Шопен мгновенно бросается к фортепиано и начинает наигрывать мелодию.
    – Замечательно, назову это "Вальс маленькой собачки", – говорит Санд и ведет композитора в свою спальню».
Автор этих строк Ирина Майданюк как будто присутствовала в позапрошлом веке в гостях у Санд… Хочу заметить, что это рождение «Собачьего вальса» мне очень нравится.
    Жизнь пролетает незаметно. Всем это прекрасно известно, кроме тех, кому еще семнадцать и утекающее время им кажется бесконечным. За пролетевшими годами присутствуют великолепные концерты классической и современной музыки в концертных залах и консерваториях, которые расцветили и украсили мою жизнь. Однажды друг моего детства, тот самый музыкальный брат подружки, который к этому времени давно окончил консерваторию и стал композитором, при этом подрабатывал в музыкальном издательстве и редактировал различные партитуры, пригласил меня на концерт знаменитого композитора Альфреда Гарриевича Шнитке, с партитурами которого он тоже работал в издательстве. Фойе Большого зала консерватории в этот вечер представляло торжественную демонстрацию музыкальных и не музыкальных знаменитостей. Я не буду никого перечислять, это и не нужно, так как горстка музыкально необразованных любителей музыки, таких, как я, слушали оратории для хора с сопровождением с таким же восторгом, как и музыкальные профессионалы. Мне очень повезло: мой друг детства, протолкнувшись сквозь плотную толпу почитателей, познакомил меня с маэстро, и я робко пожала его божественную руку. В моей жизни случилось всего два момента, когда я пожимала отмеченные богом руки талантливых небожителей. Ими были Альфред Шнитке и Юрий Александрович Завадский – советский актёр и режиссёр, педагог, народный артист СССР, лауреат Ленинской и двух Сталинских премий, Герой Социалистического Труда, Главный режиссёр театра Моссовета. Рука и того и другого была на удивление одна и та же: мягкая, безвольная, как сырое тесто, ничего общего не имевшая с мужским рукопожатием.

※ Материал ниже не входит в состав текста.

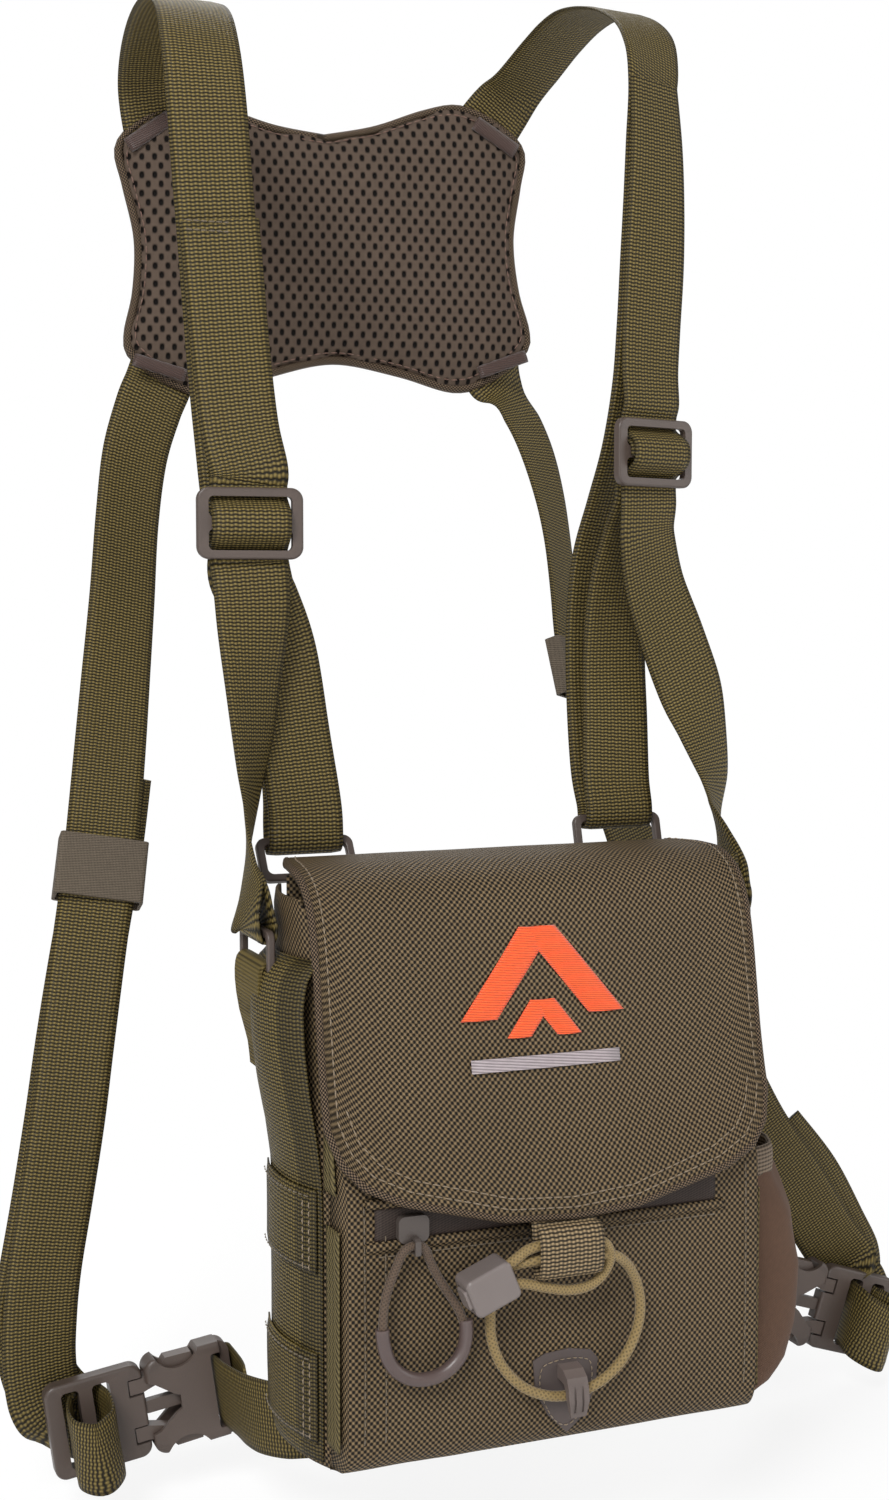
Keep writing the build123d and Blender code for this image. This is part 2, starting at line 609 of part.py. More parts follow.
left_buckle_strap = [
    (-62, -7.6, -93.2, 0, 90),
    (-68, -4.5, -93.6, 0, 90),
    (-73.5, 4, -94.5, 0, 90),
    (-76.2, 14, -95.6, 0, 94),
    (-77.4, 26, -96.6, 0, 98),
    (-78.1, 35, -97.3, 0, 98),
    (-78.3, 42, -97.4, 0, 98),
    (-77.6, 45.8, -97.2, 0, 98),
    (-74.7, 47.2, -96.9, 0, 98),
    (-71.8, 45.8, -96.6, 0, 98),
    (-71.4, 42, -96.5, 0, 98),
    (-72.0, 30, -96.4, 0, 96),
    (-73.8, 20, -95.6, 0, 94),
]
save("buckle_strap_left", webbing(left_buckle_strap))
right_buckle_strap = [
    (62, -7.6, -94, 0, 90),
    (70, -3, -94, 0, 90),
    (84, 4, -94, 0, 88),
    (104, 18, -94, 0, 82),
    (122, 32, -93.2, 0, 76),
    (132, 38.2, -92.6, 0, 71.5),
    (137.4, 41.0, -93.2, 0, 71.5),
    (140.8, 43.0, -94.2, 0, 71.5),
    (141.2, 46.4, -94.3, 0, 71.5),
    (140.4, 49.4, -94.2, 0, 71.5),
    (137.4, 50.6, -93.2, 0, 71.5),
    (131, 46.0, -92.6, 0, 73),
    (122, 37.6, -93.0, 0, 77),
]
save("buckle_strap_right", webbing(right_buckle_strap))

# ---- Lid ---------------------------------------------------------------------------------------------

lid_curve = [(-4.4, 91.4), (-14, 92.2), (-26, 92.4), (-37, 91.4), (-46, 87), (-52, 79), (-56, 66), (-59, 50), (-62, 34), (-66.5, 18), (-72.6, 6), (-77.6, -4), (-79.8, -13.5)]


def lid_layer(outside, inside, half, drop):
    """A layer of the lid between two depths under its outer line, cut to the lid's outline."""
    rows = smooth(lid_curve, 2)
    top = []
    under = []
    for i, (y, z) in enumerate(rows):
        ay, az = rows[min(i + 1, len(rows) - 1)]
        by, bz = rows[max(i - 1, 0)]
        size = math.hypot(ay - by, az - bz)
        ny = -(az - bz) / size
        nz = (ay - by) / size
        top.append((y + ny * outside, z + nz * outside))
        under.append((y + ny * inside, z + nz * inside))
    sheet = prism_x(top + list(reversed(under)), -half, half)
    hem = [(-half, 100), (-half, 18), (-half + 3, 9), (-half + 9, 2.5), (-half + 20, -2.5), (-half + 40, -7.5), (-22, -10.6), (0, -12 - drop)]
    front = prism_y(hem + [(-x, z) for x, z in reversed(hem[:-1])], -90, 10)
    back = [(-half + 7, 0), (-half + 6, -8), (-half + 1.5, -22), (-half, -34), (-half, -90)]
    plan = prism_z(back + [(-x, y) for x, y in reversed(back)], -30, 110)
    return sheet & front & plan


save("lid_shell", lid_layer(0, 2.4, LID_HALF, 0.6))
save("lid_lining", lid_layer(2.5, 3.5, LID_HALF - 1.5, 0))
TAB_X = -3.4
tab_fold = [
    (TAB_X, -76.6, -4, 0, 0),
    (TAB_X, -77.6, -9, 0, 0),
    (TAB_X, -78.6, -13.8, 0, 0),
    (TAB_X, -79.2, -18, 0, 0),
    (TAB_X, -79.3, -23, 0, 0),
    (TAB_X, -79.9, -26.8, 0, 0),
    (TAB_X, -82.0, -28.4, 0, 0),
    (TAB_X, -84.3, -26.8, 0, 0),
    (TAB_X, -85.1, -22, 0, 0),
    (TAB_X, -84.8, -16.8, 0, 0),
    (TAB_X, -83.3, -13.8, 0, 0),
    (TAB_X, -81.4, -13.0, 0, 0),
]
save("lid_tab", webbing(tab_fold, width=21, thick=1.1, steps=2))
emblem = prism_y([(-29, 46), (-2, 79), (25, 46), (14, 46), (-2, 65), (-18, 46)], -80, -40)
save("lid_emblem", lid_layer(-0.7, -0.1, 40, 0) & emblem)

# ---- Lid cord and its lock ------------------------------------------------------------------------------

cord_points = [
    (-28.6, -77.0, -28.8),
    (-22.4, -78.4, -24.8),
    (-16.2, -81.8, -22.6),
    (10.2, -82.2, -22.8),
    (17.6, -79.4, -28.0),
    (23.0, -76.8, -36.2),
    (24.6, -75.8, -47.0),
    (20.6, -75.0, -58.6),
    (11.6, -74.8, -66.6),
    (-0.6, -74.6, -69.6),
    (-12.6, -74.8, -66.2),
    (-21.6, -75.2, -58.0),
    (-26.2, -75.8, -47.6),
    (-27.0, -77.4, -37.0),
    (-27.4, -80.4, -30.6),
    (-19.4, -81.2, -28.8),
    (-10.6, -81.2, -31.6),
    (-2.4, -81.0, -33.8),
    (5.6, -81.0, -33.0),
    (10.6, -81.6, -27.4),
    (10.6, -82.2, -21.4),
    (5.6, -82.2, -17.9),
    (-15.2, -82.2, -17.9),
    (-20.4, -81.8, -21.4),
    (-25.6, -80.8, -25.2),
]


def widest_radii(points):
    """The largest arc at each turn that leaves a tenth of each run straight."""
    out = []
    for p, q, r in zip(points, points[1:], points[2:]):
        a = Vector(*q) - Vector(*p)
        b = Vector(*r) - Vector(*q)
        turn = math.radians(a.get_angle(b))
        out.append(math.floor(4.5 * min(a.length, b.length) / math.tan(turn / 2)) / 10)
    return out


save("shock_cord", tube(cord_points, widest_radii(cord_points), CORD_D, "shock_cord"))

LOCK = Pos(-28.5, -79.4, -29.2) * Rot(0, -22, 0)
case = fillet(Box(15.4, 10.4, 12.2).edges().filter_by(Axis.Y), 2)
case = fillet(case.edges().group_by(Axis.Y)[0], 1.2)
case = fillet(case.edges().group_by(Axis.Y)[-1], 1.2)
case = case - block(-2.6, 9, -4.3, 4.3, -4.8, 5.0) - block(-3.8, 2.6, -3.0, 4.3, -7, -4)
case = case - block(4, 9, -4.4, 4.4, -5.2, 5.5)
case = case - block(-9, -3.6, -3.4, 3.4, -3.4, 3.4)
save("cord_lock_barrel", LOCK * case)
save("cord_lock_plunger", LOCK * fillet(block(-8.5, -6.3, -3.1, 3.1, -3.1, 3.1).edges().filter_by(Axis.X), 1))
spring = Rot(0, 90, 0) * (Cylinder(2.4, 2.2) - Cylinder(1.6, 4))
save("cord_lock_spring", LOCK * (Pos(-4.95, 0, 0) * spring))

# ---- Zip slider and its corded pull -----------------------------------------------------------------------

SLIDER_X = -49.8
body = block(SLIDER_X - 4.8, SLIDER_X + 4.8, -73.8, -71.2, -15.4, -7.4)
body = fillet(body.edges().filter_by(Axis.Y), 2)
bail = prism_x([(-71.6, -13.2), (-76.4, -13.4), (-77.4, -14.2), (-77.4, -18.4), (-71.6, -18.4)], SLIDER_X - 0.9, SLIDER_X + 0.9)
bail = bail - prism_x([(-73.4, -14.2), (-76.6, -14.2), (-76.6, -17.6), (-73.4, -17.6)], SLIDER_X - 2, SLIDER_X + 2)
save("zip_slider", body + bail)
pull_points = [
    (-47.1, -76.0, -56.3),
    (-52.4, -76.0, -56.3),
    (-60.3, -76.0, -48.4),
    (-60.7, -76.0, -38.0),
    (-59.0, -74.4, -29.6),
    (-55.6, -74.0, -22.2),
    (-53.2, -75.0, -15.9),
    (-47.0, -75.0, -15.9),
    (-44.6, -74.0, -22.4),
    (-40.4, -73.6, -29.8),
    (-34.7, -74.6, -38.6),
    (-33.3, -76.0, -48.4),
    (-41.2, -76.0, -56.3),
    (-46.5, -76.0, -56.3),
]
save("pull_cord", tube(pull_points, widest_radii(pull_points), PULL_D, "pull_cord"))
grip_points = [(-60.6, -75.8, -39.4), (-60.3, -76.0, -48.4), (-52.4, -76.0, -56.3), (-41.2, -76.0, -56.3), (-33.3, -76.0, -48.4), (-33.8, -75.0, -40.4)]
save("pull_grip", tube(grip_points, widest_radii(grip_points), 4.2, "pull_grip"))
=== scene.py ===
"""Looks of the binocular harness pack: cloth, webbing, cords, stitching and hardware finishes.

Every piece is built in millimetres in the row frame (origin at the centre of the chest face,
+Y towards the wearer, +Z up) and written to the mesh in metres.
"""

import math

import bmesh
import bpy
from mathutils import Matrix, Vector, noise


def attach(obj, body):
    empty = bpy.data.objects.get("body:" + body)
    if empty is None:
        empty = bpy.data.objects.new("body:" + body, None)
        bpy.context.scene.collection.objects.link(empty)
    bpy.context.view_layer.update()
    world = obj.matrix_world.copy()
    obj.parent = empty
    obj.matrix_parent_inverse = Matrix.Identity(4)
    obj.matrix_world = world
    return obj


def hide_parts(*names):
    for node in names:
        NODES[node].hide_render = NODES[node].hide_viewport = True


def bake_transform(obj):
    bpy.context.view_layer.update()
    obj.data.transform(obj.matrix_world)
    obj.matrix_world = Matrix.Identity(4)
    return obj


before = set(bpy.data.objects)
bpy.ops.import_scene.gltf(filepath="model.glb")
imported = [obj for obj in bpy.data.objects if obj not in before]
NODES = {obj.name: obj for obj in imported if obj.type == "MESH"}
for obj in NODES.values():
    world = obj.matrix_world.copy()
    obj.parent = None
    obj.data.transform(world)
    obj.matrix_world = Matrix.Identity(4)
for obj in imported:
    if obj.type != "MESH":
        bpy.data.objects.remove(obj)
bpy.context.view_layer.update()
MM = 0.001
TAU = 2 * math.pi
SIM_FRAMES = 20
STUFFED_VOXEL = 4.0
STUFFING_PRESSURE = 4.0
WEB_W = 25.0
WEB_T = 1.3
SIDES = ((-1, "left"), (1, "right"))


def lerp(a, b, t):
    return a + (b - a) * t


def read_off(table, key):
    """A value from (key, value) rows in rising key order, held level past the ends."""
    for (ka, va), (kb, vb) in zip(table, table[1:]):
        if key <= kb:
            return lerp(va, vb, max(0.0, (key - ka) / (kb - ka)))
    return table[-1][1]


def bent(value, power):
    """A value raised to a power with its sign kept."""
    return math.copysign(abs(value) ** power, value)


# ---- Camera, floor and light ---------------------------------------------------------------------

CAMERA_AT = Vector((-257.5, -611.7, 173.4))
CAMERA_TOWARDS = Vector((0.3736, 0.9246, -0.0748))
FLOOR_Z = -135.0
AMBIENT = 0.4


def add_camera():
    data = bpy.data.cameras.new("camera")
    data.lens = 48
    data.sensor_width = 36
    obj = bpy.data.objects.new("camera", data)
    bpy.context.scene.collection.objects.link(obj)
    obj.location = CAMERA_AT * MM
    obj.rotation_euler = CAMERA_TOWARDS.to_track_quat("-Z", "Y").to_euler()
    bpy.context.scene.camera = obj


def add_light(name, at, size, watts, towards=(0, 0, 80)):
    data = bpy.data.lights.new(name, "AREA")
    data.shape = "DISK"
    data.size = size
    data.energy = watts
    obj = bpy.data.objects.new(name, data)
    bpy.context.scene.collection.objects.link(obj)
    obj.location = Vector(at) * MM
    obj.rotation_euler = (Vector(towards) - Vector(at)).to_track_quat("-Z", "Y").to_euler()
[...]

Продолжение концерта, после антракта, прошло в моей душе под впечатлением этого рукопожатия. Я уносилась мыслями в круговорот вселенной и отдавалась звукам музыки композитора. Мой друг детства, профессионал, известный в стране и за рубежом, музыкант и композитор, несколько раз всхрапнул под музыку Шнитке, и я поняла, что прикрыть глаза и отдаться морфею в процессе чего-то, если есть такое желание и возможность, совершенно не критично, даже наоборот: тебе просто очень хорошо, а ради чего же еще мы, собственно, и живем на этом свете?

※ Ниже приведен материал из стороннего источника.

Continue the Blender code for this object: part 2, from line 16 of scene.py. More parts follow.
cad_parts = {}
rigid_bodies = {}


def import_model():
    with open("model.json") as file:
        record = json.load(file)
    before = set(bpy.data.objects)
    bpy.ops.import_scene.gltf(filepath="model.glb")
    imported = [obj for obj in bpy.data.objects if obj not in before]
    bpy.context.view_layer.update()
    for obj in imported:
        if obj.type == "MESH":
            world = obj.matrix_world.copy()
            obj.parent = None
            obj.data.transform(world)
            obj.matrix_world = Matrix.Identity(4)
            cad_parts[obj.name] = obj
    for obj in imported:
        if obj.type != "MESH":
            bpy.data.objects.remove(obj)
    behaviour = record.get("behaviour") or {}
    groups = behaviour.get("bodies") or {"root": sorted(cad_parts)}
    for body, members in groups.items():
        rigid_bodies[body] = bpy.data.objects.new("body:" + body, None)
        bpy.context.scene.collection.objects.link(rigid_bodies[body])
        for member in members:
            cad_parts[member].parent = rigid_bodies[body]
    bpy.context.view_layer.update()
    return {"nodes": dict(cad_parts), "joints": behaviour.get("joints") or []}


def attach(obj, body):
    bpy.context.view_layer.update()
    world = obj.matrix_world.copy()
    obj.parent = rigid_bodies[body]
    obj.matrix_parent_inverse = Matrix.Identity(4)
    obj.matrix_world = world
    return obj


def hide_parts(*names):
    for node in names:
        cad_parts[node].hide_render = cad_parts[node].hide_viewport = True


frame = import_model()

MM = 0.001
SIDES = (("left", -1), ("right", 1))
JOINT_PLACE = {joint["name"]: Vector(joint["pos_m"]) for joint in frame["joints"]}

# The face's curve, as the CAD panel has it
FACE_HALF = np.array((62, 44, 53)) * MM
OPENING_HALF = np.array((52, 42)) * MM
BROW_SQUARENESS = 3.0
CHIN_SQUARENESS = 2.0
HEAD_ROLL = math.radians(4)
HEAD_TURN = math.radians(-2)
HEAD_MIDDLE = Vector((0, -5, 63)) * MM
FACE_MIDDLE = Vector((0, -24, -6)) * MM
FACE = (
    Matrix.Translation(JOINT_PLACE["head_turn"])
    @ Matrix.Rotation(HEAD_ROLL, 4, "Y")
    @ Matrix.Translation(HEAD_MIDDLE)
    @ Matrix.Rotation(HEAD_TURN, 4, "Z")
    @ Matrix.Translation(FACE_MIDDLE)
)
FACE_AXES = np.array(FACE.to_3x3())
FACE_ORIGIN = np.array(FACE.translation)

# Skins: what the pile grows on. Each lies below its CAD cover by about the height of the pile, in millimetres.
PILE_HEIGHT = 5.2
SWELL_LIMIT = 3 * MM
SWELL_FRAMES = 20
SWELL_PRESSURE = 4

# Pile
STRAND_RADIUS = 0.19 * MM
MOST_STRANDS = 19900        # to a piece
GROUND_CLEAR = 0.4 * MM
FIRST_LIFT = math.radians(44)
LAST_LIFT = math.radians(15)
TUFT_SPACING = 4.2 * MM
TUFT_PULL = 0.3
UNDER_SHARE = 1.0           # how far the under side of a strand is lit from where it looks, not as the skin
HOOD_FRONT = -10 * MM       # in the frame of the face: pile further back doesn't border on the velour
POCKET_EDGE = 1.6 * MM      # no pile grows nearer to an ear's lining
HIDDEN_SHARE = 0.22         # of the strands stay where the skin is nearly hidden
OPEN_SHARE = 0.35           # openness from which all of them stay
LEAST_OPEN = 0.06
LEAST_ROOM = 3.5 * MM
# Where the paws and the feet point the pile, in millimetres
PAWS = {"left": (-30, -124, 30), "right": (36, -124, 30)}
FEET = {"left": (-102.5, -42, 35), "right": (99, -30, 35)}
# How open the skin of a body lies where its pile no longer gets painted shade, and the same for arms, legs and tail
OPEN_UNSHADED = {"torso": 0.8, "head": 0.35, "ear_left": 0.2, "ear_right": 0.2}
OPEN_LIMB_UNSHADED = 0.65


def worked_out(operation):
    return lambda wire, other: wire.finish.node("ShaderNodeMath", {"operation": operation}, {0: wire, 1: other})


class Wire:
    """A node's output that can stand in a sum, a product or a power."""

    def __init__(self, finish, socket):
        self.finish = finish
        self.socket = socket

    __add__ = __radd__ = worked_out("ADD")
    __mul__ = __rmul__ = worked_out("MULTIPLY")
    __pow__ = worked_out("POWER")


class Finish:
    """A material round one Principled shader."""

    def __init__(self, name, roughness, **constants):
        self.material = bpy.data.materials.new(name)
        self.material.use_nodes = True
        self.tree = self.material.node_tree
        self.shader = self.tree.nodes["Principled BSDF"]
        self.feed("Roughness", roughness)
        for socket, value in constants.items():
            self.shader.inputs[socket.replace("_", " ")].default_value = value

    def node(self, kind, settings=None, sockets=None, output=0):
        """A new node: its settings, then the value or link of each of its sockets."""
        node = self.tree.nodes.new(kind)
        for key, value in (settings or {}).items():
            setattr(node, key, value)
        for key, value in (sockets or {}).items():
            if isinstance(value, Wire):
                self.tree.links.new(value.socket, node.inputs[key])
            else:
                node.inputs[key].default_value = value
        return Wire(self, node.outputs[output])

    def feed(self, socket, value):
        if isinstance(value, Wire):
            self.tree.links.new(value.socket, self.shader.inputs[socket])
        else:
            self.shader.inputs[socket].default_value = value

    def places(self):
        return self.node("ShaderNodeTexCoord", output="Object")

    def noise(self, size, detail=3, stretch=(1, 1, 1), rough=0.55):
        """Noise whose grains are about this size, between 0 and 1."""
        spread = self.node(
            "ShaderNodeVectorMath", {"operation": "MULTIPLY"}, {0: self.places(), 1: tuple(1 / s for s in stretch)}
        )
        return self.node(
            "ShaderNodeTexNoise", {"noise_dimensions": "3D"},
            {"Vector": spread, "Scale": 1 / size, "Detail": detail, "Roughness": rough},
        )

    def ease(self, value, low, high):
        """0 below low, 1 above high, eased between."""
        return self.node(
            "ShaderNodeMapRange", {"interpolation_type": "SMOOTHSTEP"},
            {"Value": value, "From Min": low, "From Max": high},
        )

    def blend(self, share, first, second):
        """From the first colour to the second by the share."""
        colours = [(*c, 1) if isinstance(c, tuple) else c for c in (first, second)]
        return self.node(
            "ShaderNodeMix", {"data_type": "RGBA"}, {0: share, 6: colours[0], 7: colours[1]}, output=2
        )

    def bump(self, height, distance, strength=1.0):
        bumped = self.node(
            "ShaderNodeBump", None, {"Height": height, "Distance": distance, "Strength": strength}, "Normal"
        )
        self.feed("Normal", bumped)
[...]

    Сейчас, когда я плыву, покачиваясь в вагоне метро, не набитом людьми, а просторном и светлом, мой взгляд упирается в странную старушку с мезиальным, или медиальным прикусом. Этот тип неправильного прикуса также называется обратный прикус или нижняя прогнатия, наблюдается, когда нижняя челюсть значительно выдается вперед, нижние зубы перекрывают верхние. Её растрепанные седые волосы яростно выбились из-под вязаной шапочки, нахлобученной криво и косо. Одна тонкая прядь настойчиво лезет в лицо и глаза, и старушка, как маятник, убирает, и убирает, и убирает её в сторону. Возникает такое чувство, что без этой тонкой пряди старушка не протянет и минуты, она, прядка, нужна как воздух, чтобы её беспрерывно загонять за ухо. Рот беспрерывно шамкает, на носу прыгают очки, все лицо пребывает в движении, но взгляд старушки неотрывно погружен в изучение программы репертуара на март Большого зала московской консерватории и зала Чайковского с целью выбора абонемента. Подобрав что-то подходящее, она сучила ногами в старых деформированных артритом сапогах, рылась в кошелке, в поисках ручки и смачно отмечала интересное. Велика сила искусства и тяга человека к прекрасному!!! Я тут же вспомнила встречу 1975-го нового года, когда уже под утро пьяненькая компания собирается разъезжаться по домам, хозяин дачи под Немчиновкой громко заорал, оторвав щеку от подушки: «Хочу Моцарта!!! Дайте мне хоть два аккорда!!!», – не дождавшись  желаемого,  плюхнулся опять в подушку и тихо сказал: «Хрррр!»